About the artist: In his practice, Fallon explores the diverse landscape of queer culture through the use and manipulation of objects and materials. The binary of private versus public marks a particular point of interest; examining the ways in which spaces are utilised and fetishized in order to explore the sentimental values of love, desire and loss, occurrences that are at once unfolding in the public realm, whilst at the same time remaining an enigmatically private affair.
At first glance, the sculptural works seem reminiscent of things and places encountered before, but there is a false façade at play and quickly, the reality of each work begins to unfold and theatrically perform. It is these theatrical and performative elements, inspired heavily by Jean Genets literature and film, which change the work from something static to something with movement, weight and dependency.

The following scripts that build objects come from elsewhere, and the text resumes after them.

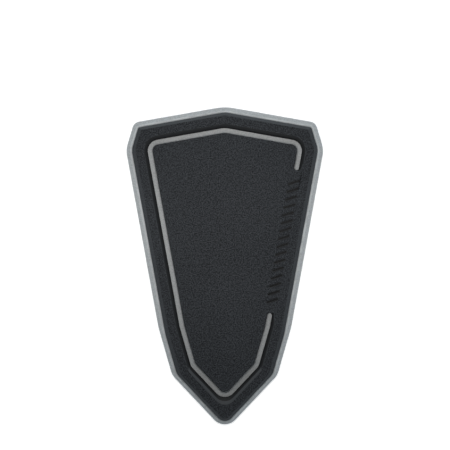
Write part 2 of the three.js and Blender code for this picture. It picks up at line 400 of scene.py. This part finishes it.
moulded_grain = grain_group()
black_material, black_tree, black_shader = new_material("black_rubber", Specular_IOR_Level=0.08)
black_flecks = place_group(
    black_tree, rubber_flecks, -7, 0, {"Scale": black_fleck, "Cloud Scale": black_cloud})
black_pebbles = place_group(black_tree, moulded_grain, -7, 1, {"Scale": grain_scale})
black_shade_mask = add_node(black_tree, "Attribute", -5, 1, attribute_name="painted_shade")
black_rub = place_group(black_tree, rubbed_and_highlit_edges, -5, 2, {"Amount": black_rub_amount})
black_face = blend_colours(black_tree, black_flecks.outputs["Fleck"], -6, 0, black_dark, black_light)
black_body = blend_colours(
    black_tree, black_pebbles.outputs["Face"], -5, 0, black_smooth_colour, black_face)
black_rubbed = blend_colours(black_tree, black_rub.outputs["Mask"], -4, 0, black_body, black_edge_colour)
# Painted shade on the deep faces of the groove and the marks.
black_tint = blend_colours(black_tree, black_shade_mask.outputs["Fac"], -3, 0, black_rubbed, black_painted_shade_colour)
black_dullness = spread(
    black_tree, black_pebbles.outputs["Face"], -3, 1, smooth_roughness, grained_roughness)
black_tree.links.new(black_tint, black_shader.inputs["Base Color"])
black_tree.links.new(black_dullness, black_shader.inputs["Roughness"])
add_relief(black_tree, black_shader, black_pebbles.outputs["Height"], grain_depth)

black_cover = moulded_copy("black_cover", "black_rubber_cover", black_rounding)
note_faces(black_cover, "grained", grain_on)
note_faces(black_cover, "painted_shade", gets_painted_shade)
black_cover.data.materials.append(black_material)
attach(black_cover, "root")
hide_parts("black_cover")


# Table: a pale table under the pad, which looks white to the camera, like the surroundings. Its glow fills
# up what the lamps leave out, so it grows away from the place that they light best.
table_width = 8
table_gap = 0.02 * mm
table_colour = (0.7, 0.7, 0.7, 1)
table_glow = (0.45, 1)
glow_reach = (0.07, 0.3)
brightest_place = (0, 0.045, 0)
white = (1, 1, 1, 1)


def seen_directly(tree, column, row):
    """One for what the camera sees, straight on, in a reflection or through a clear piece, and nought for
    the light that a surface throws on the pad."""
    path = add_node(tree, "LightPath", column, row)
    seen = path.outputs["Is Camera Ray"]
    for kind in ("Is Glossy Ray", "Is Transmission Ray"):
        either = add_node(tree, "Math", column + 1, row, operation="MAXIMUM")
        tree.links.new(seen, either.inputs[0])
        tree.links.new(path.outputs[kind], either.inputs[1])
        seen = either.outputs["Value"]
    return seen


bpy.ops.object.select_all(action="DESELECT")
bpy.ops.mesh.primitive_plane_add(size=table_width, location=(0, 0, solid_low.z - table_gap))
table = bpy.context.object
table.name = "table"
table_material, table_tree, table_shader = new_material(
    "white_table", Base_Color=table_colour, Emission_Color=white, Roughness=0.9)
table_place = add_node(table_tree, "TexCoord", -6, 2)
table_distance = add_node(table_tree, "VectorMath", -5, 2, operation="DISTANCE")
table_distance.inputs[1].default_value = brightest_place
table_glowing = add_node(table_tree, "Math", -1, 1, operation="MULTIPLY")
table_tree.links.new(table_place.outputs["Object"], table_distance.inputs[0])
table_tree.links.new(seen_directly(table_tree, -4, 1), table_glowing.inputs[0])
table_tree.links.new(
    spread(table_tree, table_distance.outputs["Value"], -3, 2, *table_glow, come_from=glow_reach),
    table_glowing.inputs[1])
table_tree.links.new(table_glowing.outputs["Value"], table_shader.inputs["Emission Strength"])
table.data.materials.append(table_material)

world = bpy.data.worlds.new("surroundings")
bpy.context.scene.world = world
world.use_nodes = True
world_back = world.node_tree.nodes["Background"]
world_back.inputs["Color"].default_value = white
world.node_tree.links.new(seen_directly(world.node_tree, -3, 1), world_back.inputs["Strength"])


# Lamps: softboxes of cool daylight stand low round the pad, two beyond its broad end, one on each side and
# one beyond its tip, and light its rim and its chamfers. A small warmer one hangs close above the panel.
daylight = (0.87, 0.96, 1)
lamplight = (1, 0.97, 0.93)
middle = (0, 0, 0)


def softbox(name, place, aim, size, watts, colour):
    """A rectangular softbox at a place, turned to face a point. The camera doesn't see it."""
    lamp = bpy.data.lights.new(name, "AREA")
    lamp.shape = "RECTANGLE"
    lamp.size, lamp.size_y = size
    lamp.energy = watts
    lamp.color = colour
    box = bpy.data.objects.new(name, lamp)
    bpy.context.scene.collection.objects.link(box)
    box.location = place
    box.rotation_euler = (Vector(aim) - Vector(place)).to_track_quat("-Z", "Y").to_euler()
    box.visible_camera = False


softbox("main_softbox", (0, 0.65, 0.26), middle, size=(0.6, 0.12), watts=1.5, colour=daylight)
softbox("low_softbox", (0, 0.69, 0.1), middle, size=(0.9, 0.08), watts=2.5, colour=daylight)
softbox("left_softbox", (-0.64, 0.03, 0.09), (0, 0.03, 0), size=(0.5, 0.07), watts=2.35, colour=daylight)
softbox("right_softbox", (0.64, 0, 0.12), middle, size=(0.6, 0.08), watts=2.6, colour=daylight)
softbox("end_softbox", (0, -0.63, 0.16), middle, size=(0.5, 0.1), watts=1.6, colour=daylight)
softbox("overhead_softbox", (-0.008, 0.045, 0.172), (-0.008, 0.045, 0), size=(0.12, 0.12), watts=0.325,
        colour=lamplight)


# Camera: straight above the pad and so far off that its sides don't show. It stands a little towards the
# broad end, so that the pad lies low in the picture. The sensor's width is in millimetres.
camera_distance = 2
camera_place = (0.13 * mm, 27.1 * mm)
seen_width = 298.4 * mm
sensor_width = 36
camera_data = bpy.data.cameras.new("camera")
camera_data.type = "PERSP"
camera_data.sensor_width = sensor_width
camera_data.lens = sensor_width * camera_distance / seen_width
camera = bpy.data.objects.new("camera", camera_data)
bpy.context.scene.collection.objects.link(camera)
camera.location = (*camera_place, camera_distance)
bpy.context.scene.camera = camera
bpy.context.scene.view_settings.view_transform = "Standard"
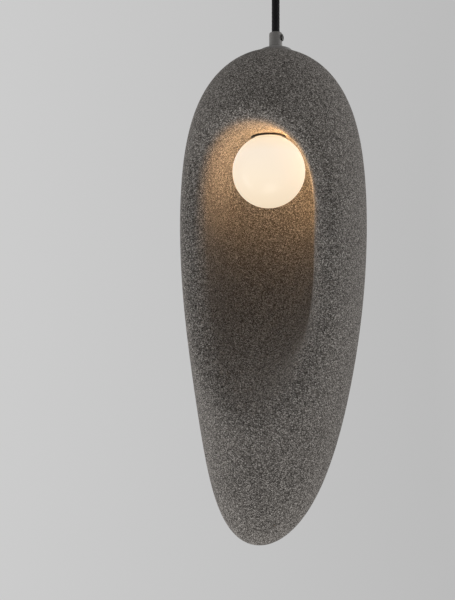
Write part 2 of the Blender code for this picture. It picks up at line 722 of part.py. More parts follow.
def globe():
    """Opal glass globe with a threaded neck, and the silicone ring on top of the neck."""
    neck_top = shade_top - 0.0895
    inner = globe_radius - globe_wall
    outer_start = math.degrees(math.acos(neck_radius / globe_radius))
    inner_end = math.degrees(math.acos(neck_inner_radius / inner))
    inside = arc((0, 0), inner, -90, inner_end, 10)
    outside = arc((0, 0), globe_radius, outer_start, -90, 14)
    rim_height = neck_top - globe_level
    profile = inside + [(neck_inner_radius, rim_height), (neck_radius, rim_height)] + outside
    glass = turned("opal_globe", profile, place=(0, -globe_forward, globe_level), steps=28)
    add(glass, opal_glass, globe_screw)
    ring_bottom = neck_top + gap
    ring_top = ring_bottom + 0.0018
    outside = neck_radius - 0.0001
    inside = neck_inner_radius + 0.0001
    profile = [(outside, ring_top), (outside, ring_bottom), (inside, ring_bottom), (inside, ring_top)]
    ring = turned("globe_gasket", profile, closed=True, place=(0, -globe_forward, 0))
    add(ring, silicone, globe_slide)


ceiling_fitting()
ceiling_wiring()
hanging_cord()
whole_shade = shade_shells()
crown_fitting(whole_shade)
lampholder()
globe()
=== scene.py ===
import math

import bmesh
import bpy
import numpy as np
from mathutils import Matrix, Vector


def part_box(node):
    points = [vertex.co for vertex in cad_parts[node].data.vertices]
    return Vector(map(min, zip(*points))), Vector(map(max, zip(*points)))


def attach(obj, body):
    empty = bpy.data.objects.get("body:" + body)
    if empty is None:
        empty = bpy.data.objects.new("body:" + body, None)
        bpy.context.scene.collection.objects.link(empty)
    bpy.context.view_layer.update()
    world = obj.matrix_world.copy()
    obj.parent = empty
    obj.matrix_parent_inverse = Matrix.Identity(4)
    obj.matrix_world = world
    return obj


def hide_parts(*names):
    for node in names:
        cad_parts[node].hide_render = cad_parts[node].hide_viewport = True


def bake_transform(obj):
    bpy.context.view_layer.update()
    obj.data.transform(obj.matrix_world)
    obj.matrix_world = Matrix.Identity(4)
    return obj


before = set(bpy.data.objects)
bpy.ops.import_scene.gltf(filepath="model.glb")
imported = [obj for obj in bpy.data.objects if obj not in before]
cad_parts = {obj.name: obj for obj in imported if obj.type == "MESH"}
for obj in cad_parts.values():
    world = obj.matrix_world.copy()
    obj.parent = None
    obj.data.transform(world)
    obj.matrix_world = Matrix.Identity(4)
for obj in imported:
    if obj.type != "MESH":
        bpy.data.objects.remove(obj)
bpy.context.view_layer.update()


# ---------------------------------------------------------------- camera
# The lamp is seen from 21.5 degrees to the right of its front, from about 0.8 m. The lens is level with a
# point below the globe, and the cord hangs a little to the right of the view's middle.
crown_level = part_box("back_shell")[1].z
view_azimuth = math.radians(21.5)
view_distance = 0.795
view_sideways = 0.0547
view_level = crown_level - 0.2774
ahead = Vector((-math.sin(view_azimuth), math.cos(view_azimuth), 0))
rightwards = Vector((math.cos(view_azimuth), math.sin(view_azimuth), 0))
camera = bpy.data.objects.new("camera", bpy.data.cameras.new("camera"))
camera.data.lens = 42
camera.data.sensor_width = 36
camera.data.clip_start = 0.02
camera.location = Vector((0, 0, view_level)) - view_distance * ahead - view_sideways * rightwards
camera.rotation_euler = (math.pi / 2, 0, view_azimuth)
bpy.context.scene.collection.objects.link(camera)
bpy.context.scene.camera = camera


# ---------------------------------------------------------------- cord
# Mains cord of three cores in a braided black textile sleeve, 8.8 mm thick. It hangs taut from the canopy's
# gland to the lamp's grip, where its end is clamped.
cord_radius = 0.0044
cord_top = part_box("cord")[1].z
cord_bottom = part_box("cord")[0].z
route_steps = 15
cord_route = [
    (0.0, 0.0, cord_top + (cord_bottom - cord_top) * share / route_steps) for share in range(route_steps + 1)
]
strand_pairs = 11
strand_pitch = 0.016
strand_relief = 0.045


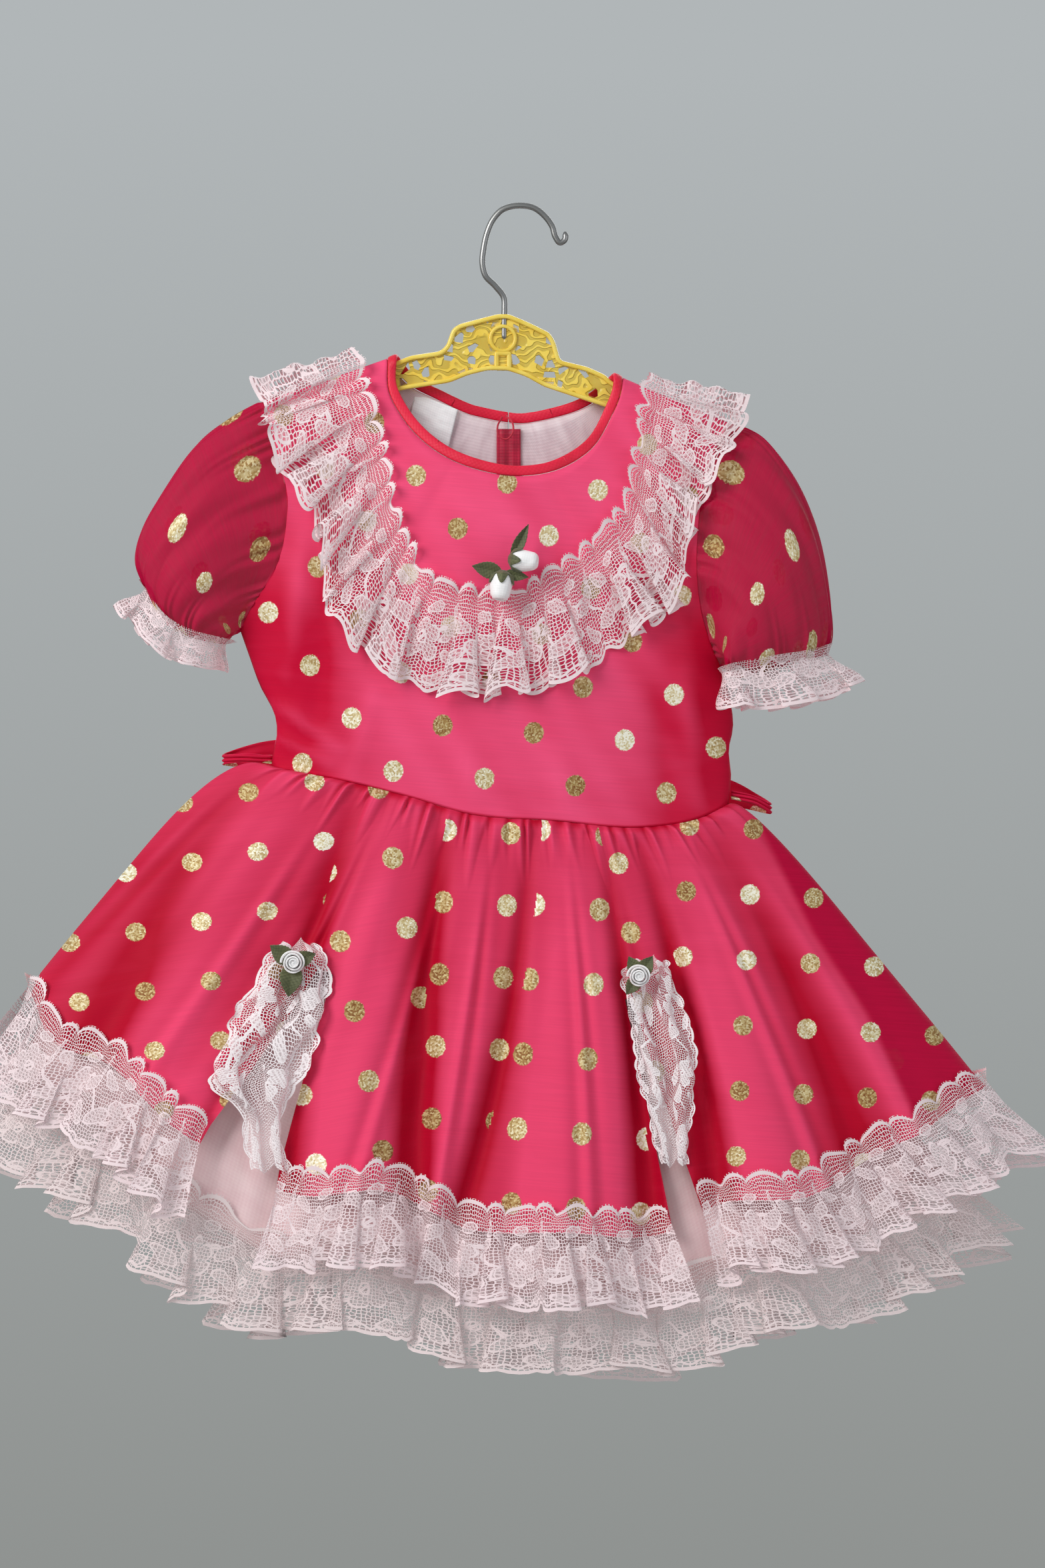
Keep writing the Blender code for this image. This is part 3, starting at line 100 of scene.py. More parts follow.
def around(grid, count):
    """Smooth columns round a ring: the ring is unrolled past its join on both sides first."""
    columns = grid.shape[1]
    longer = np.concatenate([grid[:, -3:], grid, grid[:, :4]], axis=1).transpose(1, 0, 2)
    step = count // columns
    fine = between(longer, (columns + 6) * step + 1)
    return fine[3 * step:(3 + columns) * step].transpose(1, 0, 2)


def ease(low, high, value):
    """Rise smoothly from 0 at low to 1 at high."""
    t = np.clip((value - low) / (high - low), 0, 1)
    return t * t * (3 - 2 * t)


def unit(vectors):
    """Vectors brought to length 1."""
    return vectors / np.maximum(np.linalg.norm(vectors, axis=-1, keepdims=True), 1e-9)


def wander(place, seed):
    """Slow irregular sway between -1 and 1: three sines whose lengths share no common multiple."""
    turns = 2 * math.pi * (place + seed * 0.37)
    return (np.sin(turns) + np.sin(turns * 1.73 + seed) + np.sin(turns * 2.61 + 2 * seed)) / 3


def length_of(points):
    """Length of a chain of points."""
    return float(np.linalg.norm(np.diff(np.asarray(points, float), axis=0), axis=1).sum())


def column(rows, names, name):
    """One named column of a table, stood upright beside a grid's columns."""
    return np.array([row[names.index(name)] for row in rows], float)[:, None]


# %% [markdown]
# A sheet is a grid of points. Its UV map is the place on the flat cloth in metres, so that a dot
# or a thread in the material keeps its real size however the cloth is folded. The mesh could be
# drawn and sculpted by hand, but a grid from a formula stays even and can be changed at will.

# %% From a grid of points to a sheet of cloth
def normals_of(points, ring=False):
    """Square to the grid: the cross product of its steps along columns and along rows."""
    if ring:
        across = (np.roll(points, -1, axis=1) - np.roll(points, 1, axis=1)) / 2
    else:
        across = np.gradient(points, axis=1)
    return unit(np.cross(across, np.gradient(points, axis=0)))


def flat_place(points, ring=False):
    """Place on the flat cloth in mm: mean length along the columns and mean length down the rows."""
    if ring:
        points = np.concatenate([points, points[:, :1]], axis=1)
    along = np.linalg.norm(np.diff(points, axis=1), axis=-1).mean(axis=0)
    down = np.linalg.norm(np.diff(points, axis=0), axis=-1).mean(axis=1)
    u = np.concatenate([[0], np.cumsum(along)])
    v = np.concatenate([[0], np.cumsum(down)])
    return np.stack(np.meshgrid(u, v), -1)


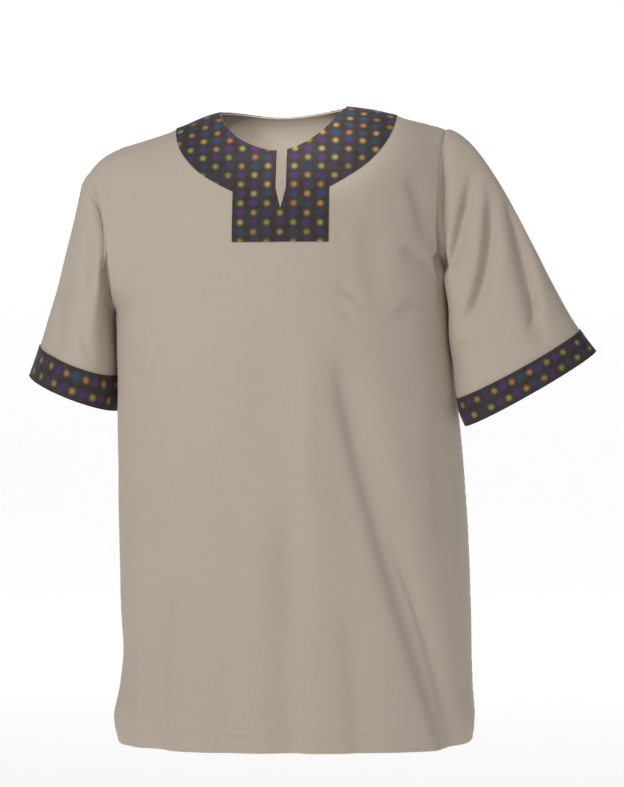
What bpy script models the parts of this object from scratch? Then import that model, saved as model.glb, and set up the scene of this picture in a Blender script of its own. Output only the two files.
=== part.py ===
"""A short-sleeved pullover tunic of plain woven cloth, filled out as it is worn, with nobody in it.

Metres, +Z up. The front faces -Y and +X is the wearer's left. The origin is midway between the two
points where the shoulder seams meet the neckline, which is where the wearer's shoulders hold the shirt.

Each piece is a wall of cloth round its own middle surface. Two pieces that are sewn together share
the points and the normals of their seam, and each is then drawn back from it, so that a fine gap stays.
"""

import math

import bmesh
import bpy
import numpy as np


def table(columns, *rows):
    """A short table as a dictionary: the name of each column, and its values down the rows."""
    return dict(zip(columns.split(), np.array(rows, float).T))


# Cloth
CLOTH = 0.0015
TRIM_CLOTH = 0.0012
SEAM_GAP = 0.0003
DRAWN_BACK = 0.6 * SEAM_GAP

# Heights, and the line down each side of the body where front and back are sewn together
HEM_HEIGHT = -0.768
ARMPIT_HEIGHT_RIGHT = -0.245
ARMPIT_HEIGHT_LEFT = -0.240
SIDE_SEAM_Y = 0.008
RIDGE_Y = 0.0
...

Broken walls are being laced up; others are unzipping to reveal a little more than they bargained for whilst hydrants become functionless and sculptures grow socks, crawling for the exit. Here, the mundane and previously encountered have been revalued and exalted and their previous function as markers of space, defining our boundaries, is something of the distant past and instead look towards the future.
Fallon’s aim here is to litter an envisioned landscape with coded and sculptural objects, monuments of queerness which typically act and communicate under the guise of secrecy. In this new landscape, they would no longer be hindered by discretion but instead, bombastically exist to scream loud of the presence, intention, and purpose.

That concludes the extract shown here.